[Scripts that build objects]
◇ ◇ ◇

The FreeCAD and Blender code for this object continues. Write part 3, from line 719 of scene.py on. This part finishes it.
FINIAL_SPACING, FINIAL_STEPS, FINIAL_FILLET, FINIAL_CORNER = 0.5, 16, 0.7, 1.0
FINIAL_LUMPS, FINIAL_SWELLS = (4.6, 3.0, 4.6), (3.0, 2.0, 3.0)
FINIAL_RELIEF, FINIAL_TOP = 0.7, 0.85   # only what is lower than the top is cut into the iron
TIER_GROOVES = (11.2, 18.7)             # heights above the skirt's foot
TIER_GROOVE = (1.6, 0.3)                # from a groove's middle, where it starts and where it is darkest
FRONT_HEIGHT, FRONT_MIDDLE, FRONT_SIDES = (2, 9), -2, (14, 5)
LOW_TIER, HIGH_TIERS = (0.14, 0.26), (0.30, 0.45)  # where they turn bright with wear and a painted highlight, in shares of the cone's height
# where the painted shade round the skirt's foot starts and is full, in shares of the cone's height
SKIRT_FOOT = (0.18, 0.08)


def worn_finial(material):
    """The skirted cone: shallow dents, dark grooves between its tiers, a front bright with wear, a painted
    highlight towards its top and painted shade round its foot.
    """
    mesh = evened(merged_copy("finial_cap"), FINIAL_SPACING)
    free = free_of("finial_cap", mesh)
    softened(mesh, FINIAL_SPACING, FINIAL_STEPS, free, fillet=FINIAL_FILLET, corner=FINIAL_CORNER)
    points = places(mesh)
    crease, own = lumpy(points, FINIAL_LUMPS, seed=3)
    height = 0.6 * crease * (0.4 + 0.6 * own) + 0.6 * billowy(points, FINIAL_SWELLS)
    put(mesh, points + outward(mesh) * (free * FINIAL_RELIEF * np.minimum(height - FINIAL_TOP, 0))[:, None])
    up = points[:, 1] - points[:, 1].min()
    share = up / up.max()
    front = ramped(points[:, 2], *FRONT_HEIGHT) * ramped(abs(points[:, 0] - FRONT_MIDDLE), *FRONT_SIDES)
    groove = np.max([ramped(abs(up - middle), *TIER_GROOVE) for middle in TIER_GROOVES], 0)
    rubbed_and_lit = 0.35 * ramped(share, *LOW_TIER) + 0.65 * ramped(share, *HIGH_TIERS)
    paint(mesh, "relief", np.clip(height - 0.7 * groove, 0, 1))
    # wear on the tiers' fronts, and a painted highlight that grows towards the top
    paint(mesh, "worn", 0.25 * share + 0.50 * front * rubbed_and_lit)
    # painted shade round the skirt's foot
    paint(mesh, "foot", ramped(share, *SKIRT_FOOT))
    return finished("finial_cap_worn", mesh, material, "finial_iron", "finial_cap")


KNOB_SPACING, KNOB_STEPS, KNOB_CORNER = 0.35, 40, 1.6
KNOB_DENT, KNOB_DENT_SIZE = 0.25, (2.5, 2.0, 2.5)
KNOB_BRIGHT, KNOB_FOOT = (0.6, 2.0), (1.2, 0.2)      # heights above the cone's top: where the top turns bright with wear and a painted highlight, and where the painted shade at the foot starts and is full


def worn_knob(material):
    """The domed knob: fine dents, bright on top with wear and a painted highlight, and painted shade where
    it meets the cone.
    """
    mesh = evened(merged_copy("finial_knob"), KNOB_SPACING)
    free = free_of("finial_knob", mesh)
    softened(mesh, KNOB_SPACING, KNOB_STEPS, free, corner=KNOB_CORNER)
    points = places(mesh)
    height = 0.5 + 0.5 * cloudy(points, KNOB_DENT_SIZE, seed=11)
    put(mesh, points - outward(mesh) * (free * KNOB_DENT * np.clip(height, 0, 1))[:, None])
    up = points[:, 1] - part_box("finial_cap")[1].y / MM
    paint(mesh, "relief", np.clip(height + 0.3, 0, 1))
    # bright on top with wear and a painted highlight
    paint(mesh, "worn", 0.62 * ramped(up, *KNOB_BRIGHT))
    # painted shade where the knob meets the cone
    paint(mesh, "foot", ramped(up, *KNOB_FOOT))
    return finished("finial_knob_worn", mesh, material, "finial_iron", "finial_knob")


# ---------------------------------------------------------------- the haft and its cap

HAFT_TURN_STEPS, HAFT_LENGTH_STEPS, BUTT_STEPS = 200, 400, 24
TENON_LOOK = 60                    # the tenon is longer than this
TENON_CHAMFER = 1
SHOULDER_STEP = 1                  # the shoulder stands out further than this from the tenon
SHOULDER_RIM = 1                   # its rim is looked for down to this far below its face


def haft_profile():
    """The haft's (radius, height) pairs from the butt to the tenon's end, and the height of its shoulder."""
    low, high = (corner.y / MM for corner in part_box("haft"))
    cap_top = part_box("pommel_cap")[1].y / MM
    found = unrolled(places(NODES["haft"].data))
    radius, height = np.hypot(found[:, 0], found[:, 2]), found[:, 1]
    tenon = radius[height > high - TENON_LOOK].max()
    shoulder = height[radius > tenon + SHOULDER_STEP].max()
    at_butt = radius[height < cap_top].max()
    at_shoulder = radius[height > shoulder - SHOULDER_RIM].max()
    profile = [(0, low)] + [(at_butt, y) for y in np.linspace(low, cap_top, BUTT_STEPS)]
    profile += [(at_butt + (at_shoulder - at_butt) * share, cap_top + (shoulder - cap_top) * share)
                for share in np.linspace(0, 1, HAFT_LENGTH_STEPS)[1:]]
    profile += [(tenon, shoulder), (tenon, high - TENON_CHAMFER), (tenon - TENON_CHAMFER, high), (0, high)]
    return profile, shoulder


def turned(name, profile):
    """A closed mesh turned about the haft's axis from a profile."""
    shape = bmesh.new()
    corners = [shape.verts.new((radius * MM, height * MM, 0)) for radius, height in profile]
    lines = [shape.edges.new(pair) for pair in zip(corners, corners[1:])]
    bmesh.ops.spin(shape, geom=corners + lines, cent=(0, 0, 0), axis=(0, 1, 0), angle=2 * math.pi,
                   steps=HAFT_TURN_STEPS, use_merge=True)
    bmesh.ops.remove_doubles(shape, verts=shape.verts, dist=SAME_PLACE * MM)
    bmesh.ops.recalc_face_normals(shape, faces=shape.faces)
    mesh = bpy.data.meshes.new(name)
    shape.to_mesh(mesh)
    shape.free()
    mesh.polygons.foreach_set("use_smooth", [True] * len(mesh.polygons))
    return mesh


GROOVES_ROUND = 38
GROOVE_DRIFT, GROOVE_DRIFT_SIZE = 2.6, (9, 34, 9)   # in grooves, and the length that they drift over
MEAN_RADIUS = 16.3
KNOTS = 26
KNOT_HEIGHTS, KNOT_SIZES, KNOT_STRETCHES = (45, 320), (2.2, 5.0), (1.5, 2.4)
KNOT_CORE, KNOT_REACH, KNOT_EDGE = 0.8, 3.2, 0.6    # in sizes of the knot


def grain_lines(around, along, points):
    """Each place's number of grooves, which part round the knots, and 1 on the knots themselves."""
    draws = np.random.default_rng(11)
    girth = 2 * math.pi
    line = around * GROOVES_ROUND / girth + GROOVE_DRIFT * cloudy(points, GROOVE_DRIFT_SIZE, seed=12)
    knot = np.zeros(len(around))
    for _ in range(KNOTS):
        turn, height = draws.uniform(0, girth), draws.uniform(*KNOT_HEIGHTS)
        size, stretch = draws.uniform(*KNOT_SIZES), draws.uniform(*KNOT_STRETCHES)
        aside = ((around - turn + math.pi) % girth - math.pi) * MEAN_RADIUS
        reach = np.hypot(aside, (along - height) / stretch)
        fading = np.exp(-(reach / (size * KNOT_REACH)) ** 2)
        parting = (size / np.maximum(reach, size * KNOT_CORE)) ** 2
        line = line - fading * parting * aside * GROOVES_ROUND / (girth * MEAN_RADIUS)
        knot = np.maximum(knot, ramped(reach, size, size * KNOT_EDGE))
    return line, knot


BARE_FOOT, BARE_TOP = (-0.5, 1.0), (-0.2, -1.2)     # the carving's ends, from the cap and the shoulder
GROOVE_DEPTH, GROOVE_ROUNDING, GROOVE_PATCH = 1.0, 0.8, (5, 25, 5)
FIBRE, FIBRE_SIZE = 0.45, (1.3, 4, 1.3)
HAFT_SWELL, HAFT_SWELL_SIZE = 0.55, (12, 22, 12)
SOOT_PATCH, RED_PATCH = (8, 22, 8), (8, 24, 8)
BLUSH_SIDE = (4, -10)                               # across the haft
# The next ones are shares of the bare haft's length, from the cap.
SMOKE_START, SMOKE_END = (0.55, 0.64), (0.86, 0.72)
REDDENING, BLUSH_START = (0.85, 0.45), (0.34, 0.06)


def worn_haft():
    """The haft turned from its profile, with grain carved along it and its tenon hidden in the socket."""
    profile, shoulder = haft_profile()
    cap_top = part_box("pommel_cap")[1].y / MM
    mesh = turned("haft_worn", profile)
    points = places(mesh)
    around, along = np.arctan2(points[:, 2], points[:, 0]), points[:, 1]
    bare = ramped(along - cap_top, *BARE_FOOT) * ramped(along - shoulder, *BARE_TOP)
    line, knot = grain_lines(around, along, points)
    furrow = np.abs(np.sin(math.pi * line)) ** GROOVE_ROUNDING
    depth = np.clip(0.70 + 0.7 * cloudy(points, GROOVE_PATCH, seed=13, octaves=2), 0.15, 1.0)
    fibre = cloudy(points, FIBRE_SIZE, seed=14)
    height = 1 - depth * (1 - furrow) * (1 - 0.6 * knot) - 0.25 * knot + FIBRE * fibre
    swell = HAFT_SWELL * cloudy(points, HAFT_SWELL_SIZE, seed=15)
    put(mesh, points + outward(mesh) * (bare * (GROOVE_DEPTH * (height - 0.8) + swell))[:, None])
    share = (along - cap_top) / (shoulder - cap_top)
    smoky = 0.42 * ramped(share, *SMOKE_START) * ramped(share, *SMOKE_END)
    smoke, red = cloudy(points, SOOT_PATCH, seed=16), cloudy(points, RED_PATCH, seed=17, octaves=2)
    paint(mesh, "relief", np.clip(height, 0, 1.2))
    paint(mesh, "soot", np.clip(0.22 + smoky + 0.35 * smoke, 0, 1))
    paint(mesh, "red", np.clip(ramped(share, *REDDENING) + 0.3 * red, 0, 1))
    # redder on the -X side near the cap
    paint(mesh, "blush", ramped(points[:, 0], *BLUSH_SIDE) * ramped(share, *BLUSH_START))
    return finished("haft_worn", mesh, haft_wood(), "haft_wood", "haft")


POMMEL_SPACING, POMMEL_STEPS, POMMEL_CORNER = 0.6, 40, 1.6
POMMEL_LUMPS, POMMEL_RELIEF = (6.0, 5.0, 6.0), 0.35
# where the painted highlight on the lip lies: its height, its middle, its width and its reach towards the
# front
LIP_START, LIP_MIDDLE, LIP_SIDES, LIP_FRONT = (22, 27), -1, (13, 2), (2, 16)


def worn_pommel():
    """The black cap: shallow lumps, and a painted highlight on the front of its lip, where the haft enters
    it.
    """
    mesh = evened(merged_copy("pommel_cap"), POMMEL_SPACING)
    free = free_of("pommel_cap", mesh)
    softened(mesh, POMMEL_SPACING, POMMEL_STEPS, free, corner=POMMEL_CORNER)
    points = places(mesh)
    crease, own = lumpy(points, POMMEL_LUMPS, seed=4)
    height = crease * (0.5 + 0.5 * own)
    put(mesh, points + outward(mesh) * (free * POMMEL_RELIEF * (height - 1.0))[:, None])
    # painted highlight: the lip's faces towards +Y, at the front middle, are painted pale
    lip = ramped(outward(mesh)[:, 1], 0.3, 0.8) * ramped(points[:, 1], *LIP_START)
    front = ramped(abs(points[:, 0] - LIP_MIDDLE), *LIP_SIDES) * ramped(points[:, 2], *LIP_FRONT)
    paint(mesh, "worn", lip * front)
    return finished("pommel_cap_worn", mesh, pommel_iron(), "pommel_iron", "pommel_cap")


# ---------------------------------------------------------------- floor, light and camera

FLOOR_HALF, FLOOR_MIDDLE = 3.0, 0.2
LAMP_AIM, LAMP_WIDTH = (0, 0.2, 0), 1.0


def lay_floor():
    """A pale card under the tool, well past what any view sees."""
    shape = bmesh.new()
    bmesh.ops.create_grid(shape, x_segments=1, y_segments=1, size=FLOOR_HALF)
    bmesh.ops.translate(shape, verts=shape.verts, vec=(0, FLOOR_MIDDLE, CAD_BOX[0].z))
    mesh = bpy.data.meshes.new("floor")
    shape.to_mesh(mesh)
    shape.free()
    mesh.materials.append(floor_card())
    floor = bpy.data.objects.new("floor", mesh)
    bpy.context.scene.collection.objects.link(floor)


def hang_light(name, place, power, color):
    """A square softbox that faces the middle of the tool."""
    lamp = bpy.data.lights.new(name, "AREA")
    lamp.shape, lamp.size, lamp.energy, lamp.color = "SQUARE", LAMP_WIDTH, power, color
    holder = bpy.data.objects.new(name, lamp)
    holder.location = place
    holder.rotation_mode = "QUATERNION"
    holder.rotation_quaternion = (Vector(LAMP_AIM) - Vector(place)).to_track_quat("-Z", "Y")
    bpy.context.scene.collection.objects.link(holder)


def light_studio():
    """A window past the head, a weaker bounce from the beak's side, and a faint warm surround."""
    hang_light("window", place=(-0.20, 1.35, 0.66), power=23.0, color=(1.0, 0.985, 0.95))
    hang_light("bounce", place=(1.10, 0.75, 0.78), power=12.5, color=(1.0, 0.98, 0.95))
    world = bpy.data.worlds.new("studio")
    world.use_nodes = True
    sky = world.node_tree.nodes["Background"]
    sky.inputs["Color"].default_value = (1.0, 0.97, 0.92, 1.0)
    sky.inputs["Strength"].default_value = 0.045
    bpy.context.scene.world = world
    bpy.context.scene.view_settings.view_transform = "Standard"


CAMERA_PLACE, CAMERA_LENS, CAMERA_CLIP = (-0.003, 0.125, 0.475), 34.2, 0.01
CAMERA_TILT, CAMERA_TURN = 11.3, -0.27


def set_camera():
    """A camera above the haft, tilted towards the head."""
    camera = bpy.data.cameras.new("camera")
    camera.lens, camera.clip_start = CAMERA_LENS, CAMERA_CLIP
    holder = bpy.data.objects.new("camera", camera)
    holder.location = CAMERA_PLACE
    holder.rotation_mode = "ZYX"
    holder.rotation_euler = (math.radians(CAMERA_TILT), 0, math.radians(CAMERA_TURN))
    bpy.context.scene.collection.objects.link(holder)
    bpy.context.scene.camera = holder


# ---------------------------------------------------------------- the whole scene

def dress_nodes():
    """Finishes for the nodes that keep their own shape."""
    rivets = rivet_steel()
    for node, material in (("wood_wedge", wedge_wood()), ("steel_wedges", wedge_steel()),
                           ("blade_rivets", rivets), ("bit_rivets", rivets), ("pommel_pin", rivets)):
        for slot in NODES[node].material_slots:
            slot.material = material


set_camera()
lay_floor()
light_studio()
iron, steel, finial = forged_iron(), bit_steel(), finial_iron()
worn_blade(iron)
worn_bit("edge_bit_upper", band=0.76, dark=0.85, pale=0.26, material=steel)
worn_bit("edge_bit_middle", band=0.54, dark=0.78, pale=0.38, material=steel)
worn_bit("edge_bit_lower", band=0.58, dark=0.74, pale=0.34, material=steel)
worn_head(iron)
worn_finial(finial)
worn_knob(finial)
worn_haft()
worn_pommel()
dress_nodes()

◇ ◇ ◇

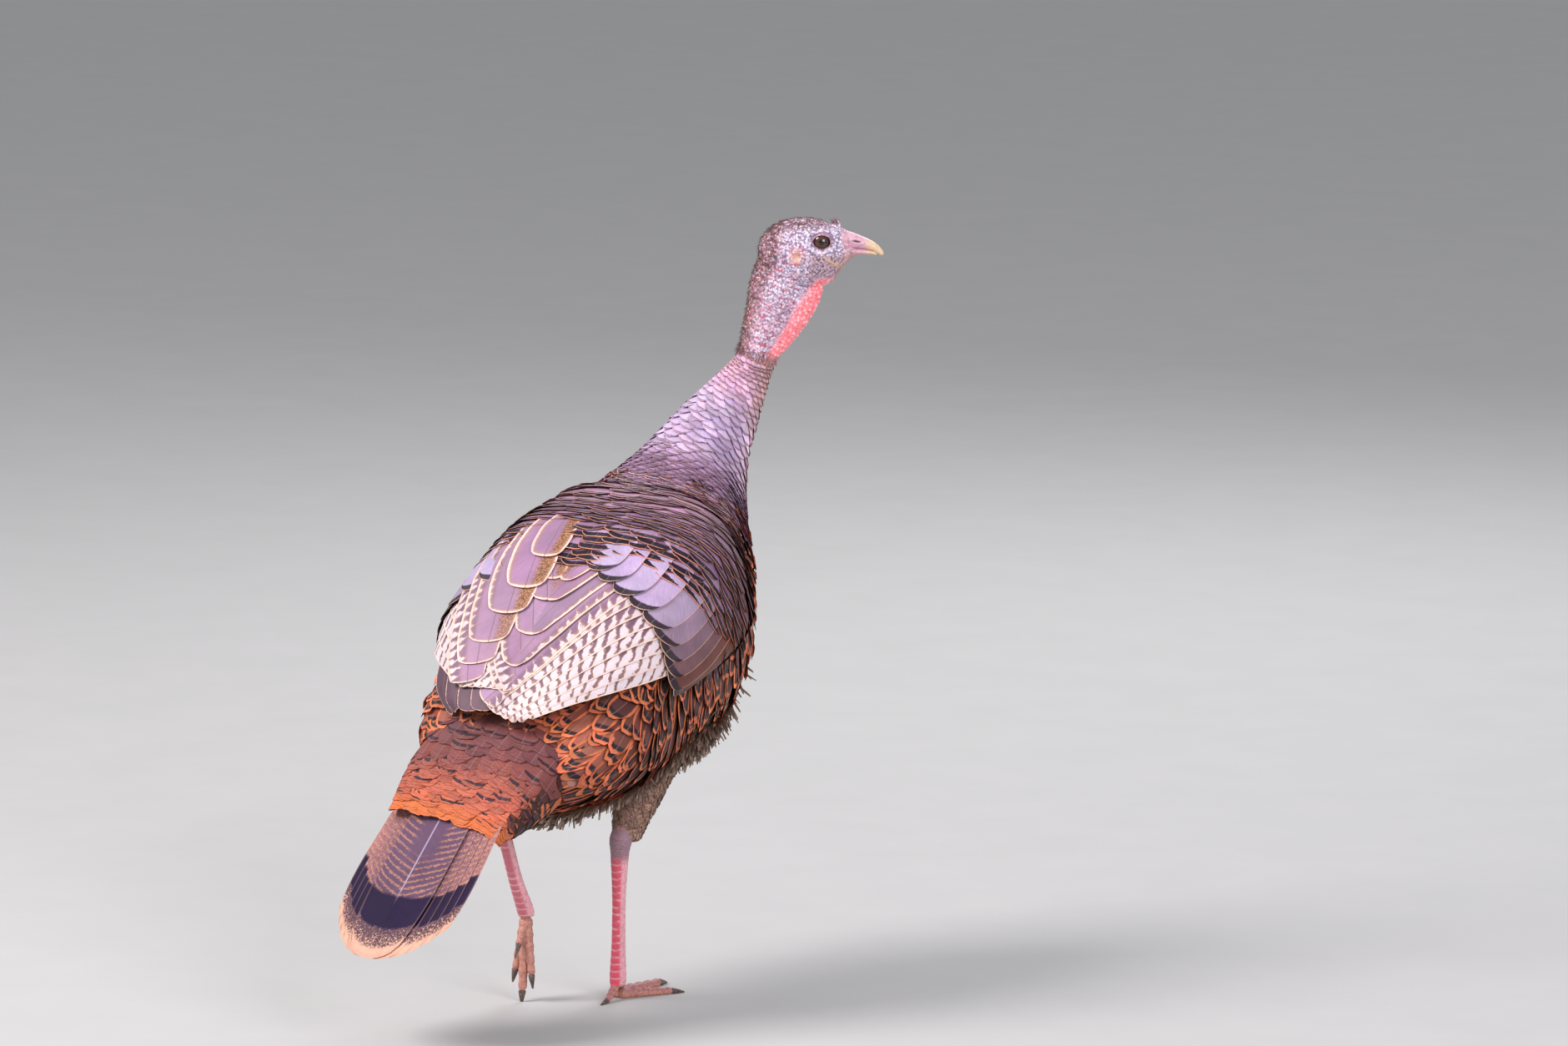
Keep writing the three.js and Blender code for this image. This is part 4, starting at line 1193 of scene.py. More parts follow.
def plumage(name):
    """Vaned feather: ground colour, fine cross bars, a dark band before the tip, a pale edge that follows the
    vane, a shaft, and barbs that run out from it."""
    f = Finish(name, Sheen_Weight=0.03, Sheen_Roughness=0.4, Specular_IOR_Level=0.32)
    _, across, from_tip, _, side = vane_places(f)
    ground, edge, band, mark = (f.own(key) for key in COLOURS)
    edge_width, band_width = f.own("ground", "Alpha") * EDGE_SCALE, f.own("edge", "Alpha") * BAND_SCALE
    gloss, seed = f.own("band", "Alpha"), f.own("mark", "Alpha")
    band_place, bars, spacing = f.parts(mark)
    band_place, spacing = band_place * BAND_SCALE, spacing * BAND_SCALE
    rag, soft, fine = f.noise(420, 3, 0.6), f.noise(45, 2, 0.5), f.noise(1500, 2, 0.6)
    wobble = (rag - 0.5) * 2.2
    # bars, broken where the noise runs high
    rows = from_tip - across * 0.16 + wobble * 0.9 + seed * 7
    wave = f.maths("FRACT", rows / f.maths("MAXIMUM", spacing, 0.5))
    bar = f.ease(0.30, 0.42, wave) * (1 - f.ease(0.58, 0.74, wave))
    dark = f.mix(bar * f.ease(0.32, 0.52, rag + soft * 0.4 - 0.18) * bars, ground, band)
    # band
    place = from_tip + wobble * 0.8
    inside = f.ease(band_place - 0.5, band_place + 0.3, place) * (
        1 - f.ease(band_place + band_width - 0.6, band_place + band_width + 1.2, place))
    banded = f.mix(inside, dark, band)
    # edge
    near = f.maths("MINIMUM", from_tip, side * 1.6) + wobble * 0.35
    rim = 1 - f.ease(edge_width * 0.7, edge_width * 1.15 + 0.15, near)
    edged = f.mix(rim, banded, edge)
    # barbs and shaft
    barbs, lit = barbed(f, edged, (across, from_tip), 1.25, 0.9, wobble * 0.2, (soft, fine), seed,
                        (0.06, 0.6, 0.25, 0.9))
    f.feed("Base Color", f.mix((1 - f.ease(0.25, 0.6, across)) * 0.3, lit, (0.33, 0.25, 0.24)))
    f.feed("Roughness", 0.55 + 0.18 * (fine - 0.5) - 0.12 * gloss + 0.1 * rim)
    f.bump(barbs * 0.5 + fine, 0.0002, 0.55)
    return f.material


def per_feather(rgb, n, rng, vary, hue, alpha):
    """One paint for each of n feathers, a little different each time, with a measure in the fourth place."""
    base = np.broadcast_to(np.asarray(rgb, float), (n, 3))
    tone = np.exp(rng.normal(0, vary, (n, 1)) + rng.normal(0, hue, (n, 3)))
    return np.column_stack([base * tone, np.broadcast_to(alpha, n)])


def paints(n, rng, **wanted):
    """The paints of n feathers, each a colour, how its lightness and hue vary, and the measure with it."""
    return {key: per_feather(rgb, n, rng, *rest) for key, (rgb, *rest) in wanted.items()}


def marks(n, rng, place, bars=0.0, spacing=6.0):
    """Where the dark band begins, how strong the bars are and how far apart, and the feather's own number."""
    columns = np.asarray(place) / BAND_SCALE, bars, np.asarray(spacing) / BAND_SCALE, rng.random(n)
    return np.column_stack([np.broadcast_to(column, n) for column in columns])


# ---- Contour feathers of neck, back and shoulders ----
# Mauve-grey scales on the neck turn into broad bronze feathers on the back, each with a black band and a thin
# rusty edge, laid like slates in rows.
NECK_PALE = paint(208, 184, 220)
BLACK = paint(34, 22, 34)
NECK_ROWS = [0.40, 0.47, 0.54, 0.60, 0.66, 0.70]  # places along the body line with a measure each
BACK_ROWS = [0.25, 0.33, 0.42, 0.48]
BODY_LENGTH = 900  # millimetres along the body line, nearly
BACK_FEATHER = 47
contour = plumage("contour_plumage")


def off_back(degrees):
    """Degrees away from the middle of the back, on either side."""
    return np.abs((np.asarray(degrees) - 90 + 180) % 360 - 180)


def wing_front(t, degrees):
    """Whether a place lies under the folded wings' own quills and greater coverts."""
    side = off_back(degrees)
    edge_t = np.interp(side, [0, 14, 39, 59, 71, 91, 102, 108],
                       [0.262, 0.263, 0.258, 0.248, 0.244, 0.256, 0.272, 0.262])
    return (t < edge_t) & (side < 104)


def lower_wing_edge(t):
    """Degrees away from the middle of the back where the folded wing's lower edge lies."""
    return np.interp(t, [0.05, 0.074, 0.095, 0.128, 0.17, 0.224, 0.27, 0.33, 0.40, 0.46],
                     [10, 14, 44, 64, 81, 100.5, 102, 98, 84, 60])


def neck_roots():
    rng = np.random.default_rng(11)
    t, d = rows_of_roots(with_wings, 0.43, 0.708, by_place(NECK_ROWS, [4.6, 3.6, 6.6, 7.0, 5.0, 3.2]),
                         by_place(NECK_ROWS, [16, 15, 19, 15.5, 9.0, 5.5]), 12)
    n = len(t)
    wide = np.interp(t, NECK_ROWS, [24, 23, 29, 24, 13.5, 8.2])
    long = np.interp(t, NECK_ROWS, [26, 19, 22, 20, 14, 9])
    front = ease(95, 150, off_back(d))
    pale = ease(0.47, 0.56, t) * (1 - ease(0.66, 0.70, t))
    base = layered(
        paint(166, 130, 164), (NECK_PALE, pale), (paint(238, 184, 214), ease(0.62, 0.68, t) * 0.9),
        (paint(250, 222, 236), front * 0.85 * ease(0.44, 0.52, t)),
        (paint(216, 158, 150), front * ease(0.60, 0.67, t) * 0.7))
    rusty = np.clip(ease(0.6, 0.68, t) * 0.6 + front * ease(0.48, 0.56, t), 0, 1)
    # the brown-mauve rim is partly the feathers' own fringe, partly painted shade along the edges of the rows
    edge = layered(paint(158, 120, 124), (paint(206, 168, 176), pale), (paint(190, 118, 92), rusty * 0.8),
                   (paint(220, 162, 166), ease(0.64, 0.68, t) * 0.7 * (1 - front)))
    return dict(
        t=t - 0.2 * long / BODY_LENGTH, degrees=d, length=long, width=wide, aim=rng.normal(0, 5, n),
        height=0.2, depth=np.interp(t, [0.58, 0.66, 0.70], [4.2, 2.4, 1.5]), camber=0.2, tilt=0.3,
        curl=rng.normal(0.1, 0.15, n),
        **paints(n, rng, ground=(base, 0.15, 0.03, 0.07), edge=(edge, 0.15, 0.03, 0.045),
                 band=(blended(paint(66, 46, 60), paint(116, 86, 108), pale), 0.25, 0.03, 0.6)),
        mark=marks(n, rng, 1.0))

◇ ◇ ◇

WHAT YOU NEED TO DO – Go through the material above and output exactly the lines from the one containing "Keep writing the" through the one containing "return f.material".

TASK RESULT –
Keep writing the three.js and Blender code for this image. This is part 4, starting at line 1193 of scene.py. More parts follow.
def plumage(name):
    """Vaned feather: ground colour, fine cross bars, a dark band before the tip, a pale edge that follows the
    vane, a shaft, and barbs that run out from it."""
    f = Finish(name, Sheen_Weight=0.03, Sheen_Roughness=0.4, Specular_IOR_Level=0.32)
    _, across, from_tip, _, side = vane_places(f)
    ground, edge, band, mark = (f.own(key) for key in COLOURS)
    edge_width, band_width = f.own("ground", "Alpha") * EDGE_SCALE, f.own("edge", "Alpha") * BAND_SCALE
    gloss, seed = f.own("band", "Alpha"), f.own("mark", "Alpha")
    band_place, bars, spacing = f.parts(mark)
    band_place, spacing = band_place * BAND_SCALE, spacing * BAND_SCALE
    rag, soft, fine = f.noise(420, 3, 0.6), f.noise(45, 2, 0.5), f.noise(1500, 2, 0.6)
    wobble = (rag - 0.5) * 2.2
    # bars, broken where the noise runs high
    rows = from_tip - across * 0.16 + wobble * 0.9 + seed * 7
    wave = f.maths("FRACT", rows / f.maths("MAXIMUM", spacing, 0.5))
    bar = f.ease(0.30, 0.42, wave) * (1 - f.ease(0.58, 0.74, wave))
    dark = f.mix(bar * f.ease(0.32, 0.52, rag + soft * 0.4 - 0.18) * bars, ground, band)
    # band
    place = from_tip + wobble * 0.8
    inside = f.ease(band_place - 0.5, band_place + 0.3, place) * (
        1 - f.ease(band_place + band_width - 0.6, band_place + band_width + 1.2, place))
    banded = f.mix(inside, dark, band)
    # edge
    near = f.maths("MINIMUM", from_tip, side * 1.6) + wobble * 0.35
    rim = 1 - f.ease(edge_width * 0.7, edge_width * 1.15 + 0.15, near)
    edged = f.mix(rim, banded, edge)
    # barbs and shaft
    barbs, lit = barbed(f, edged, (across, from_tip), 1.25, 0.9, wobble * 0.2, (soft, fine), seed,
                        (0.06, 0.6, 0.25, 0.9))
    f.feed("Base Color", f.mix((1 - f.ease(0.25, 0.6, across)) * 0.3, lit, (0.33, 0.25, 0.24)))
    f.feed("Roughness", 0.55 + 0.18 * (fine - 0.5) - 0.12 * gloss + 0.1 * rim)
    f.bump(barbs * 0.5 + fine, 0.0002, 0.55)
    return f.material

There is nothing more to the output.